Dirty Box -- Comprised of former members of could be nothing and Kudzu Ganja, The Box are pretty dang similar in sound to the still-underrated Semi-Pro, mostly due to the pipes of singer Tony James, who mans vocal duties for both. The name's pretty apropos, however: a little Misfits/Mudhoney-style drunken swagger and wit (the dirty), together with a punch-you-in-the-grill musical grind (the box). Good stuff. The Room (Davis)

DJ Tiesto -- There may be no more famous DJ in the world right now, without even taking into account his legendary six-hour Trance sets. His epic 11-1/2 minute remix of Delerium's "Silence" with Sarah McClachlan was a huge Euro-hit, and set a standard for DJs using haunting female vocals in their mixes. He's a two-time DJ of the Year award winner as chosen by DJ Magazine, and the Dutchman also composed the opening ceremonies music for this summer's Olympic games in Athens. What have you done for us lately? Plenty. With Scott Modie. Velocity (Schacht)

The Liane Edwards Band -- Lots of acts claim to be big in Europe, but for Lianne Edwards, a native of North Carolina, it's no embellishment to say she's bigger overseas. Edwards, who moved to France in 1992, has made a name for herself as a country artist among our French amis, though her music is an eclectic blend of roots music Toby Keith would be hard-pressed to name. On washboard or guitar, Edwards' performance is said to inspire maximum participation -- from the audience and her band. With Rock Hill, SC, footstompers Four on the Floor. The Evening Muse (Schacht)

FRIDAY 12.10
Always the Runner -- An instrumental quartet from Baton Rouge, LA, more in the manner of Texas' Explosions in the Sky rather than, say, our own more eclectic Sea of Cortez. This is big, epic guitar music with beaucoup delay and tremolo and waves of crescendos descending - quite pleasantly, I might add - on the listener's senses. Wisely, there are enough odd turns into different time signatures and altered sonics - and even a couple vocal tracks -- on their self-titled debut EP to keep things interesting throughout. After their early show here, they'll be hightailing it over to the Room for a late set -- no excuses not to hear 'em, in other words. With Almighty Flying Machine, Heartwood and The Verdict at the Milestone, and the Virginia Reel at the Room. The Room (Schacht)

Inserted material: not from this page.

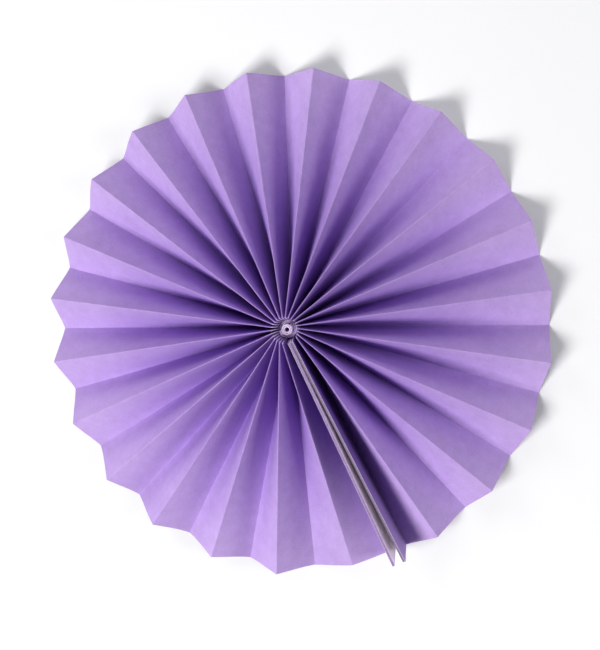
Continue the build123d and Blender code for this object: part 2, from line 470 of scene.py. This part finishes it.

A Closing Skyline -- A Christian hard core group celebrating the release of their new EP, An Autograph of Our Own Extinction. The music is straight-ahead hardcore, plenty of thunderous guitars, liquefying bass-lines and throat-scorching vocals -- except, of course, that the apocalyptic stuff ends in rapture. For some. Allegedly. With Secret Lives of the Freemasons, Cambridge and This Waking Moment. Tremont Music Hall (Schacht)

Danielle Howle -- Whether solo, or with bands Lay Quiet Awhile and The Tantrums, SC's Danielle Howle does just that ∫- howl ∫- with an originality and verve not seen very often with acoustic singer-songwriter types. Able to rise from a mannered croon to an aching wail at the drop of a G-chord, Howle's back catalog includes records on the Southern, Daemon, and Kill Rock Stars labels. Her sugary/strong, PJ Harvey-in-PJs sound would seem to be tailor-made for a wider audience. That is, were there more suits with the guts to sign Southern female songwriters not named the Indigo Girls. Sylvia Theater, York (Davis)

Drive-By Truckers -- Their album Southern Rock Opera was a red clay reveille to timid critics everywhere, and these truckers haven't taken their foot off the gas since. Finally set with a stable lineup, the band is now a well-oiled machine live, provided you like your well-oiled machines with plenty of three-guitar howl and snarled lyrics about the so-called "Southern thing." See the See & Do section of this paper. Also December 11. Visulite Theatre (Davis)

Candye Kane -- Something of the Candida Royale of the blues/rock circuit, Ms. Kane is a sex-positive performer equally at home with belting out blues standards and hitting her audience below the belt with tales of love and loss and, well, creative uses of belts. For once, the phrase "you can't take your eyes off her" applies. Double Door Inn (Davis)

The Films -- Formerly known by the even-more-unwieldy moniker Tinkers Punishment, The Films describe their influences as Weezer, Elliott Smith, and the Pixies. I'd say it's a low-cut, skinny-tied, mop-top approximation of the above, containing lots of pretty-on-the-outside musical flesh but barely enough bone underneath to hold it all together. They'll probably get their 15 minutes, but who doesn't these days? The Evening Muse (Davis)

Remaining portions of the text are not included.